The machine translation is intended to help the translators, at least more often than not, and if the machine translation is unexpectedly poor, the translators often report this to Lingsoft. In most cases, there is no quick fix to the specific one-off bad translation example reported, one just has to follow established state-of-the-art processes and rely on that progress in the machine translation field allows for better and better machine translation and fewer and fewer bad eggs. However, one has to keep a lookout for fixable patterns, and in the case of Finnish-Swedish translation, a pattern of bad quality started to emerge from the translator reports: the Finnish to Swedish machine translation occasionally translated into English instead of Swedish.
After some investigation we could identify the root cause: the Finnish-Swedish translation model had been trained on too many Finnish-English texts. How did this happen?
The Finnish-Swedish machine translation model was trained on over 10 million segments (about 100 million words) of presumably Finnish-Swedish translations (a segment is often a sentence or a few words e.g. a headline). The majority of this data comes from translation memories. Although they are supposed to be clean records of, in our case, Finnish-Swedish translations, in practice they often contain more or less translations in other languages as well. Therefore, each segment had been run through a language identification (LID) tool to remove pairs that are not Finnish-Swedish translations. But, the translation-into-the-wrong-language problem suggested that there simply had been too many Finnish-English segments in the desired Finnish-Swedish data. Thus, the LID performance had been insufficient.
Removing “foreign” material from a collection of Finnish-Swedish translations is not a trivial problem. Many word forms are valid words in both English and Swedish e.g. “in”, “I”, “and”, “taxi”, “bus”, and of course many person, place and organisation names, although they don’t necessarily have the same meaning in both English and Swedish. Additionally, short sections of foreign material, especially in English, is an expected part of normal Finnish/Swedish sentences and translation jobs. If there is a short section of English in the Finnish source sentence, then this English part is often kept in English also in the Swedish translation.
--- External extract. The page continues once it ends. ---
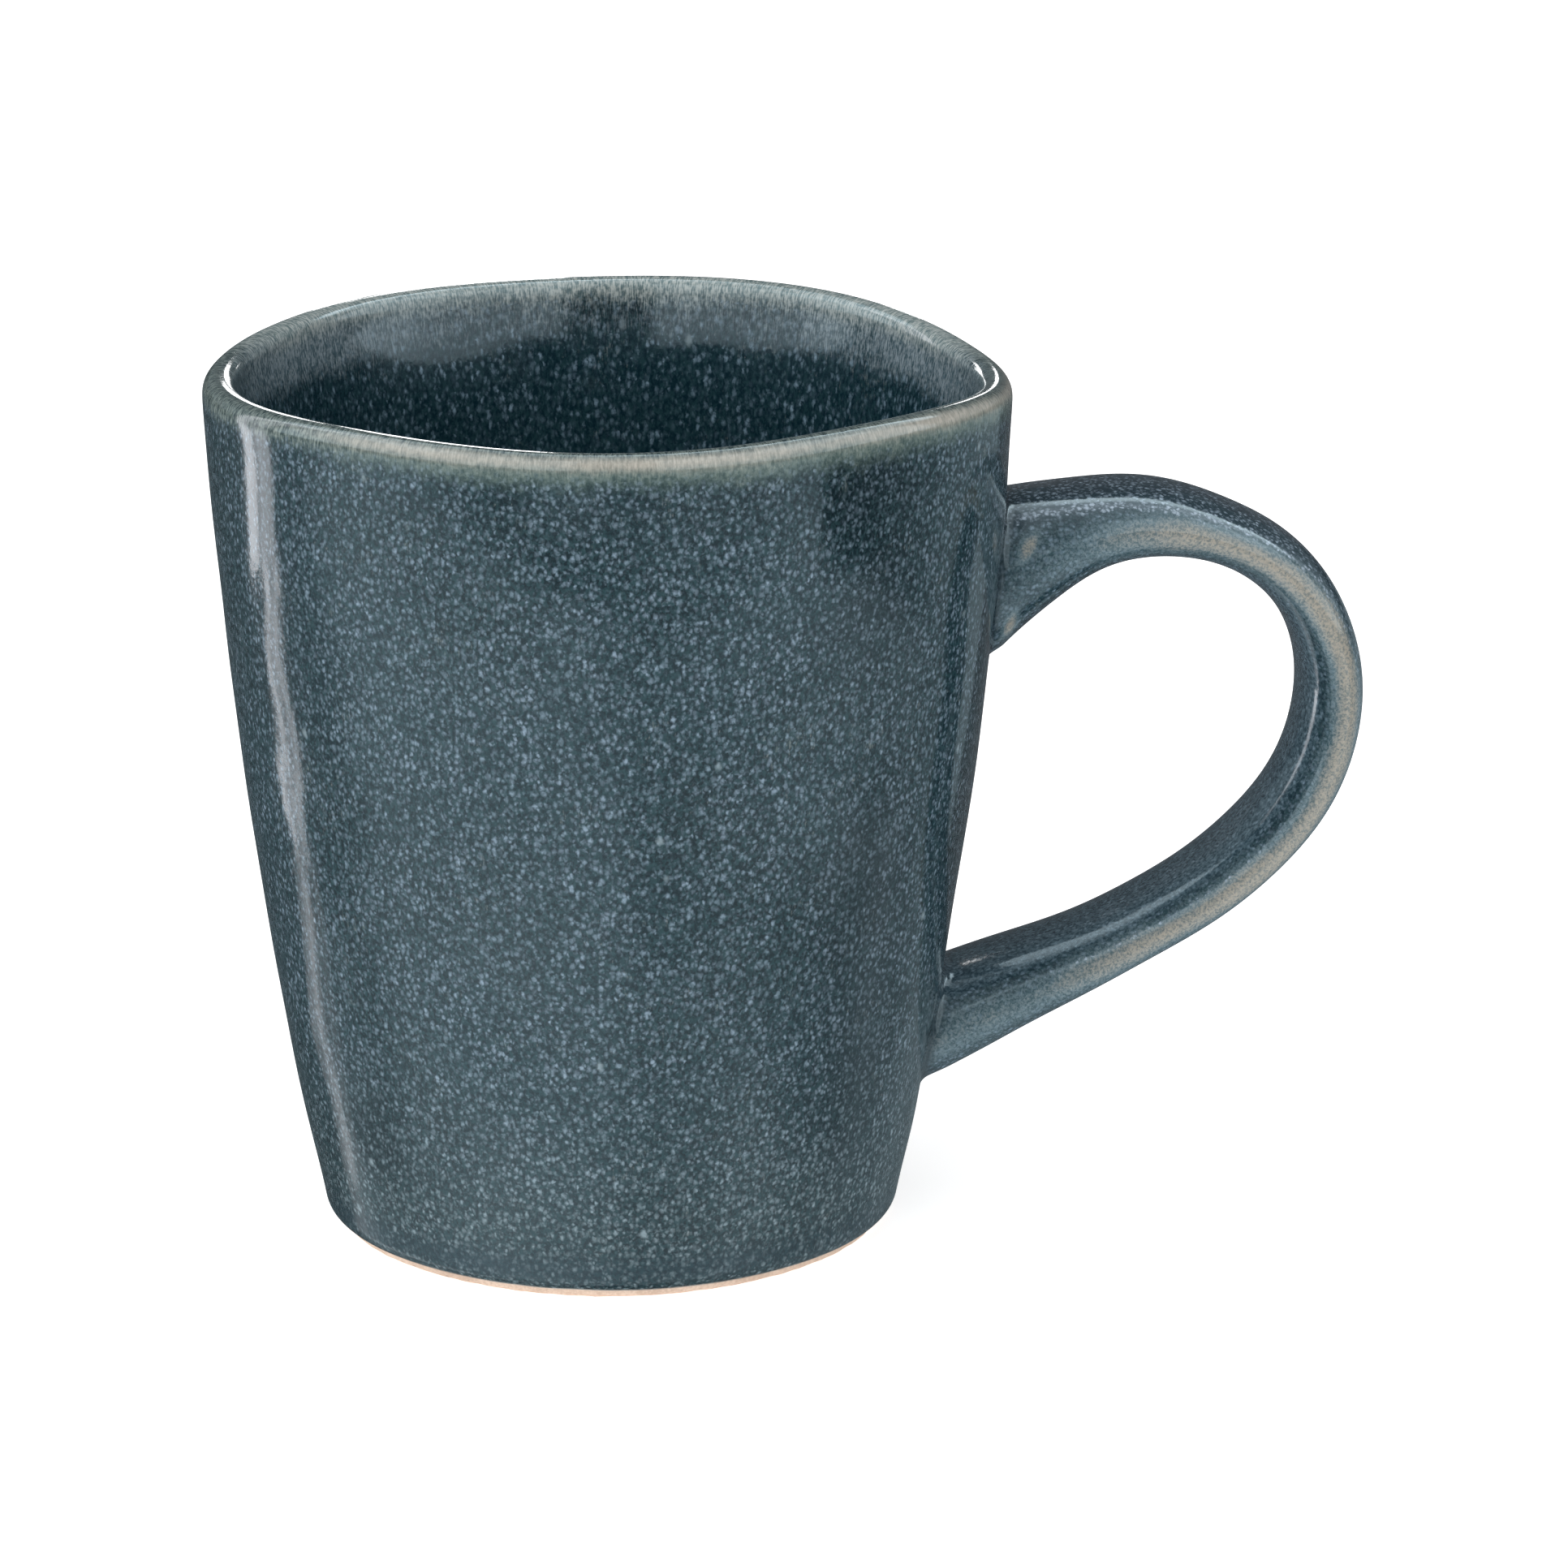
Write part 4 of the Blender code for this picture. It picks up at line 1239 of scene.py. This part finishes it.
# A tall strip of light on the left with a thin frame edge in it, and beside it
# a dimmer one. Both stand on the floor and fade towards their feet.
# The tall lamp on the left stands as a wavering double line.
from_left = n.maths("SUBTRACT", azimuth, n.add(-140.0, curve(elevation, -32, -12, 30.0, (
    (-32, 6), (-28, 11), (-24.6, 12), (-23.6, 14), (-22.9, 19.5), (-21.8, 20.7), (-21.3, 18),
    (-20.5, 18), (-20.0, 21.5), (-18.5, 21.8), (-18.1, 14), (-17.2, 14), (-16.6, 15.4),
    (-12, 15)))))
upper_part = n.add(n.times(box(from_left, 0.0, 6.8, 0.25), 3.9),
                   n.times(box(from_left, 7.8, 16.6, 0.4), 2.35))
middle_part = n.add(n.times(box(from_left, 0.0, 3.0, 0.25), 4.0),
                    n.add(n.times(box(from_left, 3.1, 5.8, 0.25), 1.2),
                          n.times(box(from_left, 5.9, 9.6, 0.3), 3.0)))
lower_part = n.add(n.times(box(from_left, 0.0, 3.8, 0.8), 0.75),
                   n.add(n.times(box(from_left, 4.2, 11.0, 1.2), 1.45),
                         n.times(box(from_left, 12.4, 17.0, 1.5), 0.45)))
broken = n.noise(way, 26.0, 3.0, 0.6)
lower_part = n.times(lower_part, n.span(broken, 0.38, 0.58, 0.45, 1.25))
strip = blend(n.span(elevation, -18.0, -18.3), upper_part, middle_part)
strip = n.times(strip, n.span(elevation, -21.6, -22.6, 1.0, 0.62))
strip = blend(n.span(elevation, -22.7, -23.6), strip, lower_part)
strip = n.times(strip, n.span(elevation, -31.0, -27.0, 0.35, 1.0))
strip = n.times(strip, n.span(elevation, 45.0, 65.0, 1.0, 0.0))
strip = n.times(strip, n.span(elevation, -14.0, -4.0, 1.0, 0.62))

# Above the horizon: soft boxes left and right, two weaker ones in front with a
# gap between them, and a big one overhead that reaches a little behind.
high = curve(azimuth, -180, 180, 5.0, (
    (-180, 0.06), (-150, 0.10), (-134, 0.30), (-106, 0.40), (-102, 1.9), (-70, 1.9),
    (-60, 1.45), (-15, 1.45), (-11, 0.10), (13, 0.10), (17, 1.35), (60, 1.45), (70, 1.9),
    (100, 1.9), (104, 0.40), (140, 0.30), (150, 0.10), (180, 0.06)))
high = n.times(high, n.times(n.span(elevation, 1.0, 6.0), n.span(elevation, 52.0, 66.0, 1.0, 0.0)))
pitch = n.times(n.maths("ARCTAN2", up_part, dot_with(BACK)), 180.0 / math.pi)
over = n.add(n.span(pitch, 36.0, 122.0, 0.1, 1.9, smooth=False),
             n.times(n.span(pitch, 121.0, 126.0, 0.0, 2.4), n.span(dot_with(RIGHT), -0.10, 0.0)))
over = n.times(over, n.span(pitch, 131.0, 132.5, 1.0, 0.0))
over = n.times(over, n.span(n.maths("ABSOLUTE", dot_with(RIGHT)), 0.70, 0.80, 1.0, 0.0))
over = n.times(over, n.span(elevation, 22.0, 42.0))

veil = n.add(n.add(n.times(floor_light, 0.62), over), 0.05)


def emitting(colour, strength):
    node = n.new("ShaderNodeBackground")
    node.inputs["Color"].default_value = (*colour, 1.0)
    n.put(node.inputs["Strength"], strength)
    return node.outputs[0]


def both(a, b):
    node = n.new("ShaderNodeAddShader")
    n.tree.links.new(a, node.inputs[0])
    n.tree.links.new(b, node.inputs[1])
    return node.outputs[0]


glossy = both(emitting((0.80, 1.0, 1.10), n.add(veil, high)), emitting((1.0, 1.01, 1.06), strip))

soft = n.new("ShaderNodeBackground")
soft.inputs["Color"].default_value = (1.0, 1.0, 1.0, 1.0)
front = n.span(dot_with(BACK), -1.0, 1.0, 0.27, 1.59, smooth=False)
left = n.span(dot_with(RIGHT), -1.0, 1.0, 0.44, -0.44, smooth=False)
n.put(soft.inputs["Strength"], n.add(front, left))

white = n.new("ShaderNodeBackground")
white.inputs["Color"].default_value = (1.0, 1.0, 1.0, 1.0)
white.inputs["Strength"].default_value = 1.0

path = n.new("ShaderNodeLightPath")
first = n.new("ShaderNodeMixShader")
n.put(first.inputs[0], path.outputs["Is Glossy Ray"])
n.tree.links.new(soft.outputs[0], first.inputs[1])
n.tree.links.new(glossy, first.inputs[2])
second = n.new("ShaderNodeMixShader")
n.put(second.inputs[0], path.outputs["Is Camera Ray"])
n.tree.links.new(first.outputs[0], second.inputs[1])
n.tree.links.new(white.outputs[0], second.inputs[2])
out = n.new("ShaderNodeOutputWorld")
n.tree.links.new(second.outputs[0], out.inputs["Surface"])

bpy.context.scene.view_settings.view_transform = "Standard"
bpy.context.scene.view_settings.look = "None"

# --------------------------------------------------------------------- camera
camera_data = bpy.data.cameras.new("camera")
camera_data.sensor_width = 36.0
camera_data.lens = 160.40
camera_data.clip_start, camera_data.clip_end = 0.01, 20.0
camera = bpy.data.objects.new("camera", camera_data)
bpy.context.scene.collection.objects.link(camera)
target = Vector((-0.00088, -0.002335, 0.04881))
rise = math.radians(15.875)
toward = Vector((-0.12187 * math.cos(rise), -0.99255 * math.cos(rise), math.sin(rise))).normalized()
camera.location = target + toward * 0.7652
camera.rotation_mode = "QUATERNION"
camera.rotation_quaternion = (-toward).to_track_quat("-Z", "Y")
bpy.context.scene.camera = camera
For example, there might be names of English organisations without official Finnish/Swedish translations, or short phrases or citations in English. It is important that the NMT learns to handle such material, and we therefore want to retain it for training. What we want to remove are Finnish sentences that are clearly translated into English (or another language) instead of Swedish.
The most common metric for measuring how good a language identification tool is precision and recall. Precision measures the proportion of segments that the tool predicts to be Swedish that are actually in Swedish. Recall measures the proportion of all Swedish segments that the tool predicted to be Swedish. The best tools have both high precision and high recall. When dealing with such large numbers as 10 million segments or 100 million words, then just a percentage wrong becomes quite a lot of words. For example, the difference between 99.9% and 98.9% precision means that there are potentially 1 million words more in English instead of Swedish in the 98.9% case than in the 99.9% case. Even though there would be 99 million Swedish words, the one million English words are certainly sufficient for a neural machine translation tool to learn to sometimes translate into English, especially if these words are not random LID errors but rather stem from one specific customer.
As part of the Tandem Industry Academia project with Lingsoft and University of Helsinki funded by the Finnish Research Impact Foundation, Tommi Jauhiainen conducted research into improving language identification. When evaluating on a common test set then the new LID had the previously mentioned 99.9% precision (and 99.6% recall) whereas the old, quite good tool, had precision 98.9% (and recall 96.4%). Thus, the new LID tool, named HeLI-OTS by the researcher, would most likely be better at removing the previously problematic Finnish-English translations.
Bridging the Gap Between Research Tool and Commercial Application
The Microservices at Your Service project was conveniently timed in parallel with the LID research project. The Microservices at Your Service project proposed that adding an API to a research tool and packaging it as a Docker image results in an easily shareable, testable and integratable tool. As part of the Microservices at Your Service project, Lingsoft took on the task of adding a REST API to the Heli-OTS LID and package it as an easily distributable Docker image. The HeLI-OTS tool was implemented in Java whereas Lingsoft’s language technology tools and platform were mainly in C and Python. Having HeLI-OTS on a Docker image helped us avoid the problem of maintaining compatibility between the environments supporting HeLI-OTS and the rest of our tools and platform. In addition to making the tool available for Lingsoft it was also put on display the European Language Grid (which has the ambitious goal of becoming the one-stop-shop for European language technology).
In conclusion, for our LID case, the API and Docker gave the research partner, University of Helsinki, a simple way of retaining IPR while facilitating sharing and, most importantly, re-use of the tool for other researchers and developers and thereby maximising the potential impact of the research. The industry partner, Lingsoft, got access to a great state-of-the-art tool that was simple to integrate with minimal impact on other tool dependencies.
As a result, when using the new dockerized LID tool in the text preprocessing, the re-trained Finnish-Swedish machine translation model stopped generating so much English translation.